- [Exercise brief]: Quote the material below exactly as written, from the first line to the line that holds "for node in", endpoints included.

- [Information supplied]:
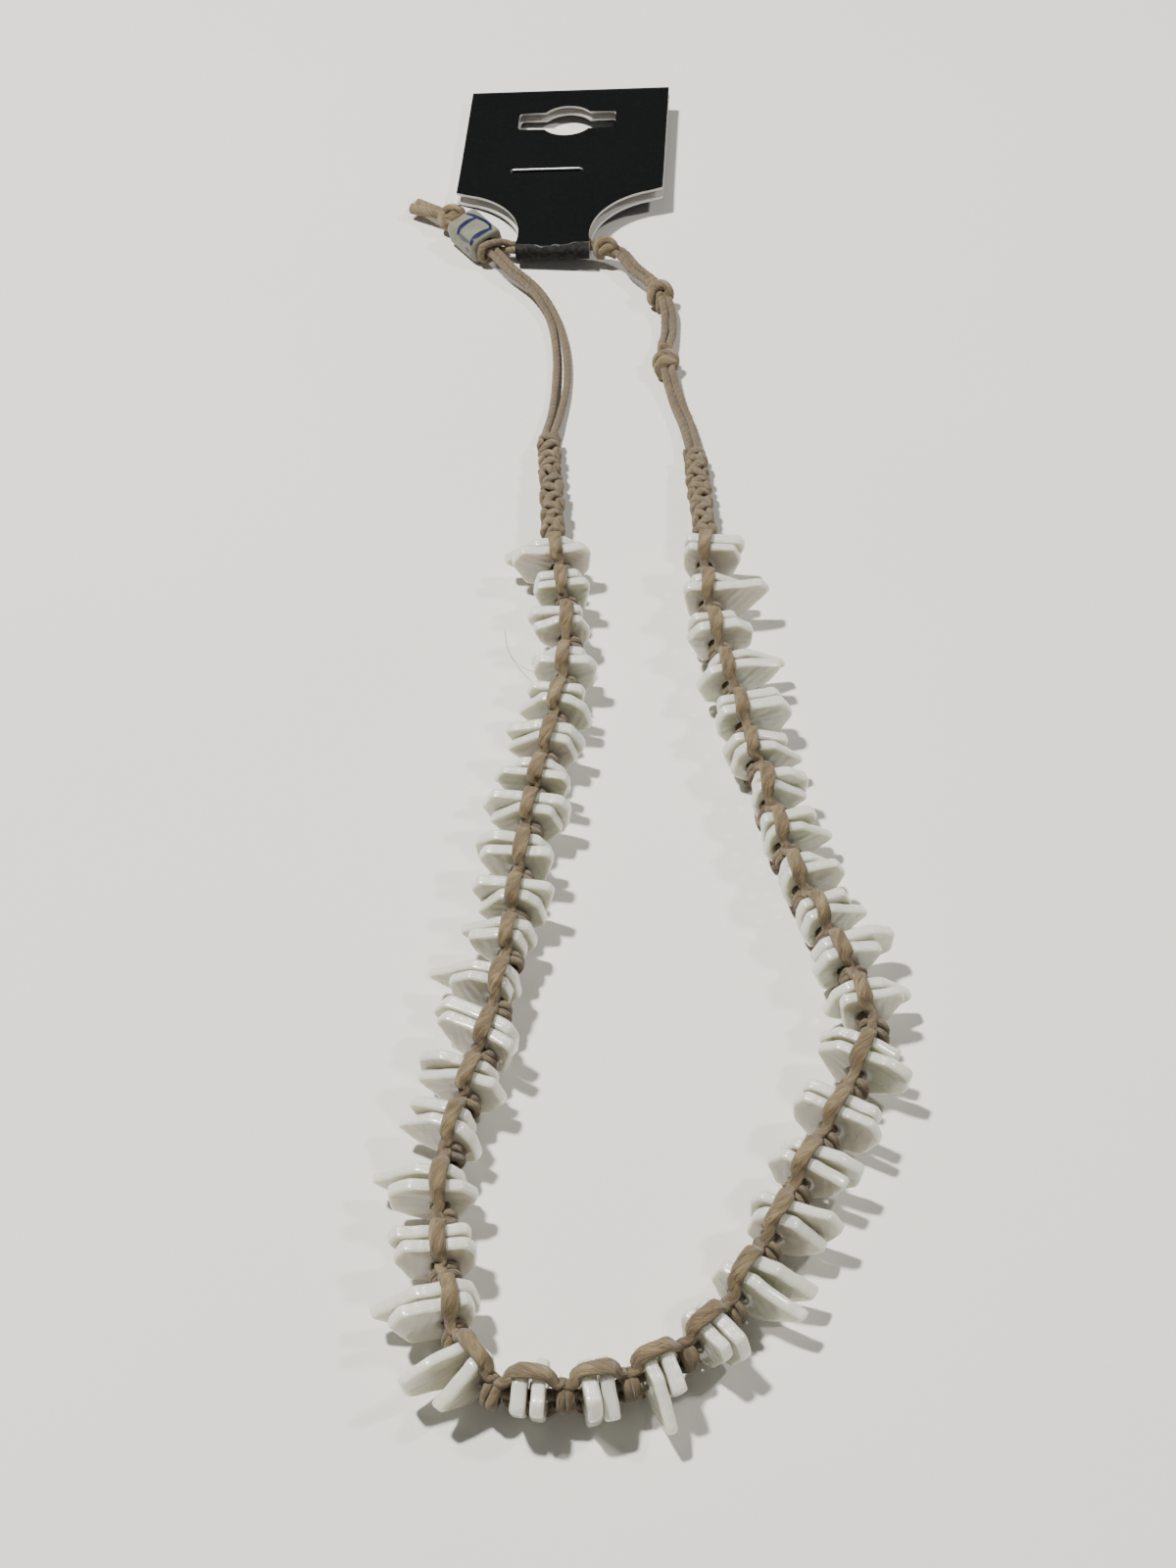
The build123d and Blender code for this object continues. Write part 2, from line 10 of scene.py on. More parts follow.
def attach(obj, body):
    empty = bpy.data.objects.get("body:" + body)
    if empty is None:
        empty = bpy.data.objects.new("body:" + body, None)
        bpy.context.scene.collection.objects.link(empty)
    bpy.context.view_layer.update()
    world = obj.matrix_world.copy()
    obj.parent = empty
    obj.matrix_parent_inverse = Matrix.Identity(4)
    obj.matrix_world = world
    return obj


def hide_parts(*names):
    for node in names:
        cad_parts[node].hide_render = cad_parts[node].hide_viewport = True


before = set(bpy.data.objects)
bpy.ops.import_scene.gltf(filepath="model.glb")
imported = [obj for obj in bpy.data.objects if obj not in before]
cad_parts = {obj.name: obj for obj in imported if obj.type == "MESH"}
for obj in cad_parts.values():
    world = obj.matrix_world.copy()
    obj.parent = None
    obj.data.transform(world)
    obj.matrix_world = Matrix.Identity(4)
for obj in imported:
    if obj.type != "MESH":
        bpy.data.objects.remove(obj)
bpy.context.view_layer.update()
MM = 0.001
UP = np.array((0.0, 0.0, 1.0))
rng = np.random.default_rng(7)

# Numbers repeated from the CAD source, in millimetres
CORE_HEIGHT = 4.02
CHIP_THICKNESS = 1.7
TWINE = 1.2
STRING_ROUTE = [
    (-9.9, 8.4), (-8.2, -6.4), (-7.8, -17.9), (-10.0, -30.9), (-12.6, -44.9), (-14.2, -59.9),
    (-15.2, -72.9), (-18.2, -85.4), (-21.6, -97.9), (-21.6, -110.9), (-17.6, -128.8), (0.2, -126.5),
    (10.0, -118.7), (18.2, -101.9), (25.2, -88.9), (29.6, -78.9), (25.2, -67.9), (20.6, -55.9),
    (18.0, -43.4), (15.8, -29.9), (12.8, -14.9), (11.0, -2.9), (11.9, 9.2),
]
LEFT_TIES = [
    (-11.0, 35.2, 1.9, 0.56, 0), (-10.0, 41.1, 1.2, 0.60, 0), (-9.2, 49.1, 0.8, 0.70, 0),
    (-9.3, 58.1, 0.8, 0.66, 0), (-10.7, 66.6, 1.0, 0.58, 0), (-13.6, 73.2, 1.6, 0.57, 0),
    (-17.8, 78.4, 2.2, 0.57, 0),
]
RIGHT_TIES = [
    (11.0, 31.4, 1.9, 0.58, 0), (10.2, 38.1, 1.3, 0.60, 0), (8.6, 45.1, 1.3, 0.60, 0),
    (7.5, 51.2, 2.2, 0.57, 0), (7.1, 56.6, 2.2, 0.57, 0), (7.9, 62.8, 1.3, 0.66, 0),
    (7.6, 68.8, 2.2, 0.57, 0), (5.7, 73.8, 2.3, 0.57, 0), (2.6, 78.4, 2.2, 0.60, 0),
    (0.2, 82.0, 2.8, 0.58, 0), (-4.4, 83.6, 3.2, 0.57, 0), (-10.6, 83.7, 2.8, 0.57, 0),
    (-16.9, 84.1, 2.3, 0.57, 8),
]
BEAD_LENGTH, BEAD_WIDTH, BEAD_HEIGHT = 7.6, 6.2, 4.8
BEAD_CORNER, BEAD_RIM, BEAD_BORE = 1.5, 0.7, 2.8
BEAD_PLACE, BEAD_BEARING = (-23.7, 87.0, 2.4), -54
BEAD_ROLL, BEAD_LIFT = 12, 0.28
CARD_WIDTH, CARD_HEIGHT, CARD_SHEET, CARD_WAIST = 35.0, 50.0, 0.4, 12.2
CARD_WAIST_LENGTH, CARD_CURVE_LENGTH, CARD_FOLD_HEIGHT, CARD_FOLD_BEND = 2.0, 15.5, 2.8, 0.9
CARD_GAP, STAPLE_FROM_FOLD, SLOT_FROM_FOLD = 1.1, 24.2, 40.1
CARD_PLACE, CARD_TURN, CARD_ROLL = (-10.75, 81.25, 1.4), -3.2, 4.0
SLOT_WIDTH, SLOT_ARM, SLOT_CORNER, SLOT_EYE = 17.0, 5.4, 0.8, 9.4


# Small helpers
def unit(v):
    v = np.asarray(v, float)
    return v / np.maximum(norm(v, axis=-1, keepdims=True), 1e-9)


def run_along(path):
    """Distance of each point of a path from its start."""
    return np.concatenate([[0], np.cumsum(norm(np.diff(path, axis=0), axis=1))])


def between(a, b, t0, t1, x):
    """Value at x on the line from a (at t0) to b (at t1)."""
    return (t1 - x) / (t1 - t0) * a + (x - t0) / (t1 - t0) * b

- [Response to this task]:
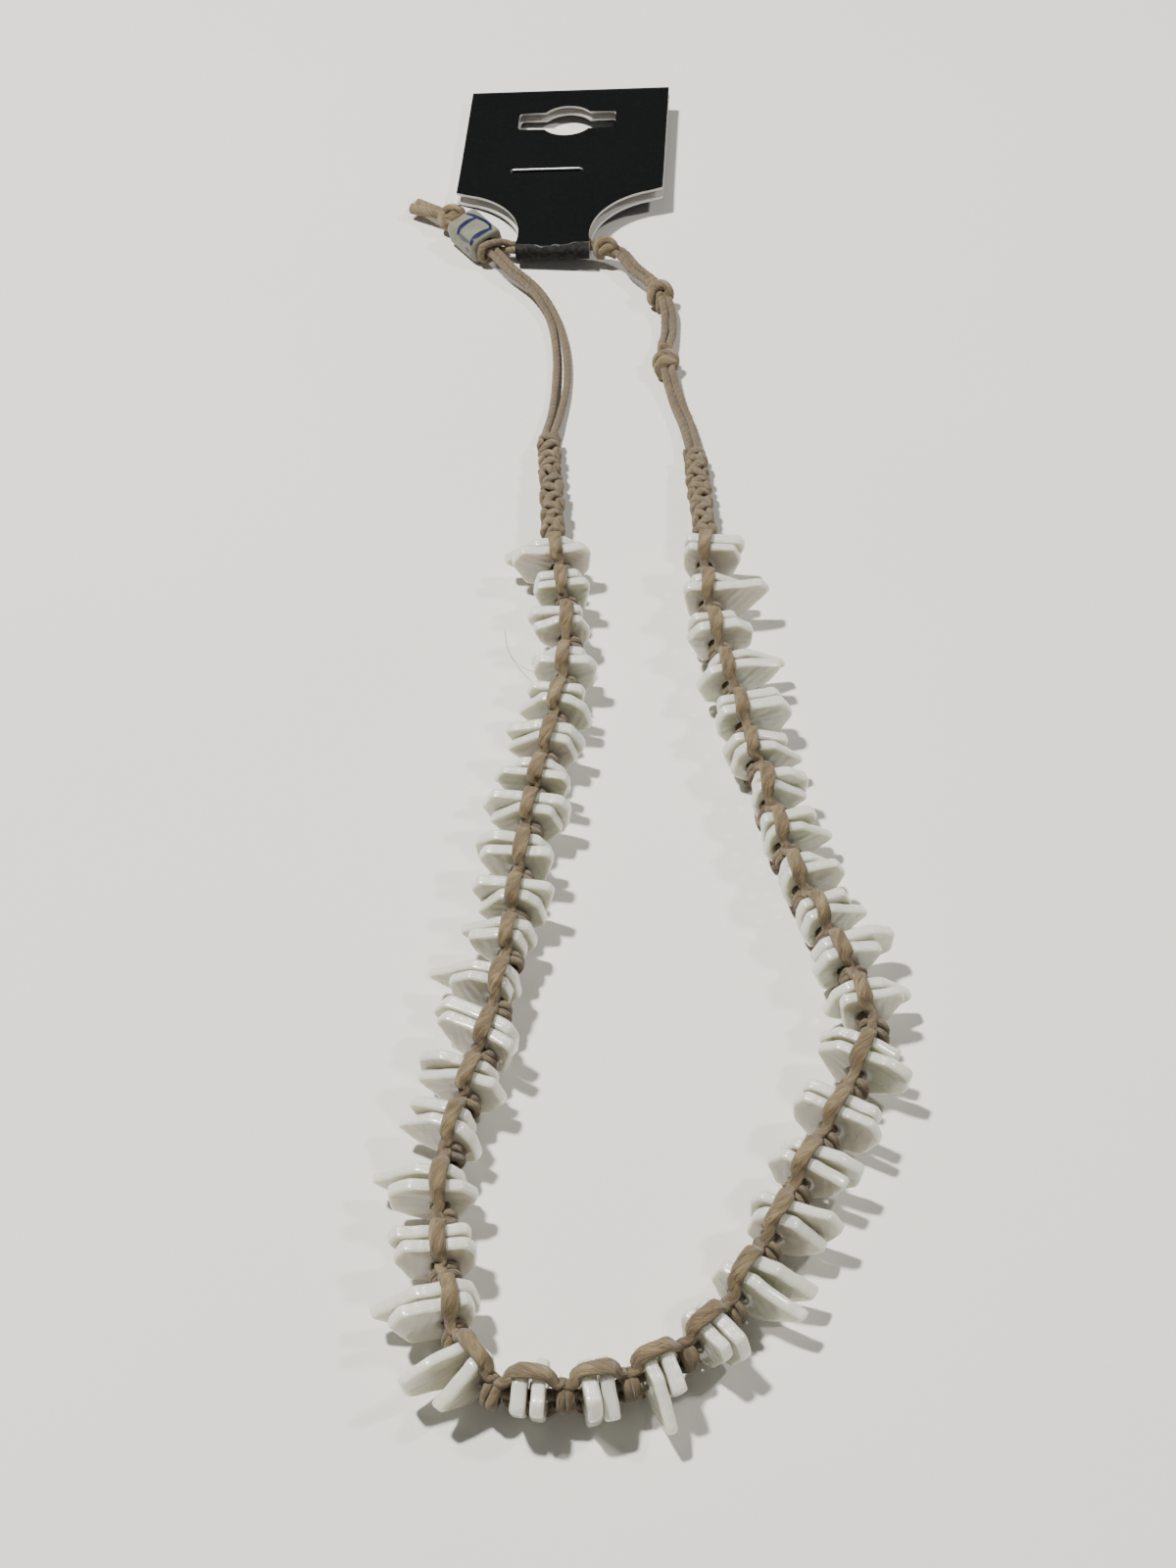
The build123d and Blender code for this object continues. Write part 2, from line 10 of scene.py on. More parts follow.
def attach(obj, body):
    empty = bpy.data.objects.get("body:" + body)
    if empty is None:
        empty = bpy.data.objects.new("body:" + body, None)
        bpy.context.scene.collection.objects.link(empty)
    bpy.context.view_layer.update()
    world = obj.matrix_world.copy()
    obj.parent = empty
    obj.matrix_parent_inverse = Matrix.Identity(4)
    obj.matrix_world = world
    return obj


def hide_parts(*names):
    for node in names:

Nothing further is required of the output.